# Data excerpt
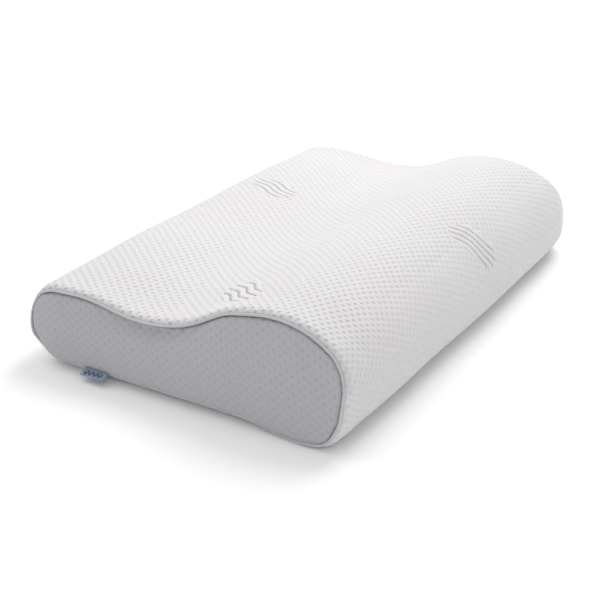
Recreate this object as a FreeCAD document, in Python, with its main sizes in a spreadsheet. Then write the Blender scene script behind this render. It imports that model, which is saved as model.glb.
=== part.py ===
"""Contour bed pillow: a moulded foam core in a liner, inside a zipped knitted cover.

Row frame, millimetres: +X along the pillow, +Y across it towards the low lobe, +Z up.
The origin is the middle of the underside.  The cover is a white wrap with a grey panel
and a ring of piping at each end, and a coil zip along the side of the low lobe.

Every layer has the same cross-section, an outline of tangent arcs, moved inwards by the
depth of that layer.  A depth is measured inwards from the outside of the cover.
"""
import FreeCAD
import Part
import Sketcher
import math
import os

# name, value in millimetres (or a ratio or degrees where it says so), meaning
DIMENSIONS = [
    ("width", 317, "across the pillow, over the cover"),
    ("base_length", 488, "along the underside, between the planes of the end panels"),
    ("end_lean", 0.276, "ratio: how far an end leans inwards per millimetre of height"),
    ("crest_height", 96.5, "top of the high lobe"),
    ("crest_offset", 83, "from the middle of the pillow to the crest of the high lobe"),
    ("crest_radius", 106, "round of the high lobe"),
    ("trough_radius", 170, "hollow between the lobes"),
    ("low_height", 71, "top of the low lobe"),
    ("low_crest_radius", 680, "slow rise of the low lobe"),
    ("low_nose_radius", 30, "upper round of the low lobe's side"),
    ("high_nose_radius", 44, "upper round of the high lobe's side"),
    ("high_base_radius", 29, "lower round of the high lobe's side"),
    ("end_round", 8, "rounding of the cover down to the end seam"),
    ("cover_depth", 0, "depth of the cover's outside"),
    ("liner_depth", 2.5, "depth of the liner's outside, which is the cover's thickness"),
    ("foam_depth", 3.3, "depth of the foam's outside"),
    ("liner_relief", 6.1, "depth of the liner behind the zip"),
    ("foam_relief", 6.9, "depth of the foam behind the zip"),
    ("seam_depth", 8, "depth of the seam that joins an end panel to the wrap"),
    ("piping_outer", 6.5, "depth of the piping's outer edge"),
    ("piping_inner", 9.5, "depth of the piping's inner edge"),
    ("piping_proud", 1.5, "how far the piping stands out of an end"),
    ("piping_root", -1.5, "how far the piping reaches into an end"),
    ("prism_reach", 20, "how far the prisms that cut the seams run past an end"),
    ("underside_edge", 145.5, "from the middle to the seam under the high lobe's side"),
    ("slot_length", 400, "opening in the cover for the zip"),
    ("slot_half", 9, "half the height of that opening"),
    ("relief_length", 424, "hollow behind the zip"),
    ("relief_half", 20.5, "half the height of that hollow"),
    ("tape_length", 408, "zip tapes"),
    ("tape_face", 3.2, "depth of a tape's outer face"),
    ("tape_back", 3.7, "depth of a tape's inner face"),
    ("tape_near", 1, "from the middle of the zip to a tape's near edge"),
    ("tape_far", 14, "from the middle of the zip to a tape's sewn edge"),
    ("coil_length", 392, "coils"),
    ("coil_face", 1.2, "depth of a coil's outer face"),
    ("coil_near", 0.65, "from the middle of the zip to a coil"),
    ("coil_far", 3.05, "from the middle of the zip to a coil's far edge"),
    ("stop_length", 2.4, "stops at the ends of the coils"),
    ("stop_gap", 0.4, "between a coil's end and its stop"),
    ("stop_lift", 0.3, "between a flat stop and its curved tape"),
    ("slider_place", 188, "from the middle of the pillow to the closed slider"),
    ("slider_length", 12, "zip slider"),
    ("slider_half", 4.5, "half the slider's height"),
    ("slider_flange", 3.5, "from the middle of the zip to the slider's flanges"),
    ("slider_proud", 0.4, "how far the slider's outer plate stands out of the cover"),
    ("slider_plate", 1.3, "thickness of the outer plate"),
    ("slider_back", 4.6, "depth of the inner plate's face"),
    ("slider_back_plate", 1, "thickness of the inner plate"),
    ("post_place", 2, "from the slider's middle to its post"),
    ("post_length", 3, "length of the post"),
    ("post_room", 0.3, "between the post and a coil"),
    ("flange_room", 0.4, "between a flange and its tape"),
    ("bridge_length", 7.6, "bridge that holds the pull"),
    ("bridge_width", 1.6, "width of the bridge"),
    ("bridge_post", 1.2, "length of each foot of the bridge"),
    ("bridge_room", 2.1, "height of the gap under the bridge"),
    ("bridge_top", 1, "thickness of the bridge's top"),
    ("pull_length", 27, "zip pull, from its pivot to its tip"),
    ("pull_width", 7, "width of the pull"),
    ("pull_thick", 1.2, "thickness of the pull"),
    ("pull_eye", 5.4, "length of the pull's eye"),
    ("pull_arm", 1.3, "width of the pull's arms beside the eye"),
    ("tag_place", 77, "from the middle of the pillow to the middle of the woven tag"),
    ("tag_width", 25, "woven tag on the left end"),
    ("tag_length", 8, "how far the tag stands out of its seam"),
    ("tag_thick", 0.8, "two layers of ribbon"),
    ("tag_height", 5.4, "height of the tag's seam"),
    ("tag_droop", 14, "degrees: slope of the tag"),
    ("tag_gap", 0.6, "between the tag and the end panel"),
    ("label_place", 118, "from the middle of the pillow to the middle of the care label"),
    ("label_width", 24, "care label beside the zip"),
    ("label_face", -0.4, "depth of the care label's outside: it lies on the cover"),
    ("label_top", 10, "from the middle of the zip to the label's sewn edge"),
    ("label_end", 44, "from the middle of the zip to the label's free end"),
]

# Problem
Repeat the material above exactly.

# Solution below
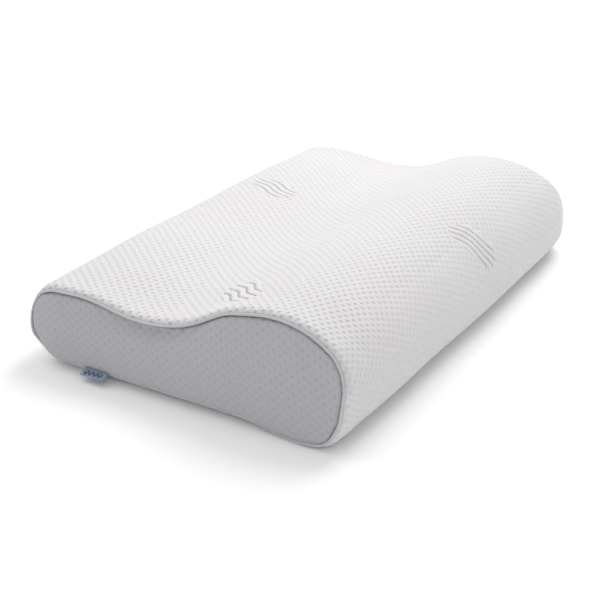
Recreate this object as a FreeCAD document, in Python, with its main sizes in a spreadsheet. Then write the Blender scene script behind this render. It imports that model, which is saved as model.glb.
=== part.py ===
"""Contour bed pillow: a moulded foam core in a liner, inside a zipped knitted cover.

Row frame, millimetres: +X along the pillow, +Y across it towards the low lobe, +Z up.
The origin is the middle of the underside.  The cover is a white wrap with a grey panel
and a ring of piping at each end, and a coil zip along the side of the low lobe.

Every layer has the same cross-section, an outline of tangent arcs, moved inwards by the
depth of that layer.  A depth is measured inwards from the outside of the cover.
"""
import FreeCAD
import Part
import Sketcher
import math
import os

# name, value in millimetres (or a ratio or degrees where it says so), meaning
DIMENSIONS = [
    ("width", 317, "across the pillow, over the cover"),
    ("base_length", 488, "along the underside, between the planes of the end panels"),
    ("end_lean", 0.276, "ratio: how far an end leans inwards per millimetre of height"),
    ("crest_height", 96.5, "top of the high lobe"),
    ("crest_offset", 83, "from the middle of the pillow to the crest of the high lobe"),
    ("crest_radius", 106, "round of the high lobe"),
    ("trough_radius", 170, "hollow between the lobes"),
    ("low_height", 71, "top of the low lobe"),
    ("low_crest_radius", 680, "slow rise of the low lobe"),
    ("low_nose_radius", 30, "upper round of the low lobe's side"),
    ("high_nose_radius", 44, "upper round of the high lobe's side"),
    ("high_base_radius", 29, "lower round of the high lobe's side"),
    ("end_round", 8, "rounding of the cover down to the end seam"),
    ("cover_depth", 0, "depth of the cover's outside"),
    ("liner_depth", 2.5, "depth of the liner's outside, which is the cover's thickness"),
    ("foam_depth", 3.3, "depth of the foam's outside"),
    ("liner_relief", 6.1, "depth of the liner behind the zip"),
    ("foam_relief", 6.9, "depth of the foam behind the zip"),
    ("seam_depth", 8, "depth of the seam that joins an end panel to the wrap"),
    ("piping_outer", 6.5, "depth of the piping's outer edge"),
    ("piping_inner", 9.5, "depth of the piping's inner edge"),
    ("piping_proud", 1.5, "how far the piping stands out of an end"),
    ("piping_root", -1.5, "how far the piping reaches into an end"),
    ("prism_reach", 20, "how far the prisms that cut the seams run past an end"),
    ("underside_edge", 145.5, "from the middle to the seam under the high lobe's side"),
    ("slot_length", 400, "opening in the cover for the zip"),
    ("slot_half", 9, "half the height of that opening"),
    ("relief_length", 424, "hollow behind the zip"),
    ("relief_half", 20.5, "half the height of that hollow"),
    ("tape_length", 408, "zip tapes"),
    ("tape_face", 3.2, "depth of a tape's outer face"),
    ("tape_back", 3.7, "depth of a tape's inner face"),
    ("tape_near", 1, "from the middle of the zip to a tape's near edge"),
    ("tape_far", 14, "from the middle of the zip to a tape's sewn edge"),
    ("coil_length", 392, "coils"),
    ("coil_face", 1.2, "depth of a coil's outer face"),
    ("coil_near", 0.65, "from the middle of the zip to a coil"),
    ("coil_far", 3.05, "from the middle of the zip to a coil's far edge"),
    ("stop_length", 2.4, "stops at the ends of the coils"),
    ("stop_gap", 0.4, "between a coil's end and its stop"),
    ("stop_lift", 0.3, "between a flat stop and its curved tape"),
    ("slider_place", 188, "from the middle of the pillow to the closed slider"),
    ("slider_length", 12, "zip slider"),
    ("slider_half", 4.5, "half the slider's height"),
    ("slider_flange", 3.5, "from the middle of the zip to the slider's flanges"),
    ("slider_proud", 0.4, "how far the slider's outer plate stands out of the cover"),
    ("slider_plate", 1.3, "thickness of the outer plate"),
    ("slider_back", 4.6, "depth of the inner plate's face"),
    ("slider_back_plate", 1, "thickness of the inner plate"),
    ("post_place", 2, "from the slider's middle to its post"),
    ("post_length", 3, "length of the post"),
    ("post_room", 0.3, "between the post and a coil"),
    ("flange_room", 0.4, "between a flange and its tape"),
    ("bridge_length", 7.6, "bridge that holds the pull"),
    ("bridge_width", 1.6, "width of the bridge"),
    ("bridge_post", 1.2, "length of each foot of the bridge"),
    ("bridge_room", 2.1, "height of the gap under the bridge"),
    ("bridge_top", 1, "thickness of the bridge's top"),
    ("pull_length", 27, "zip pull, from its pivot to its tip"),
    ("pull_width", 7, "width of the pull"),
    ("pull_thick", 1.2, "thickness of the pull"),
    ("pull_eye", 5.4, "length of the pull's eye"),
    ("pull_arm", 1.3, "width of the pull's arms beside the eye"),
    ("tag_place", 77, "from the middle of the pillow to the middle of the woven tag"),
    ("tag_width", 25, "woven tag on the left end"),
    ("tag_length", 8, "how far the tag stands out of its seam"),
    ("tag_thick", 0.8, "two layers of ribbon"),
    ("tag_height", 5.4, "height of the tag's seam"),
    ("tag_droop", 14, "degrees: slope of the tag"),
    ("tag_gap", 0.6, "between the tag and the end panel"),
    ("label_place", 118, "from the middle of the pillow to the middle of the care label"),
    ("label_width", 24, "care label beside the zip"),
    ("label_face", -0.4, "depth of the care label's outside: it lies on the cover"),
    ("label_top", 10, "from the middle of the zip to the label's sewn edge"),
    ("label_end", 44, "from the middle of the zip to the label's free end"),
]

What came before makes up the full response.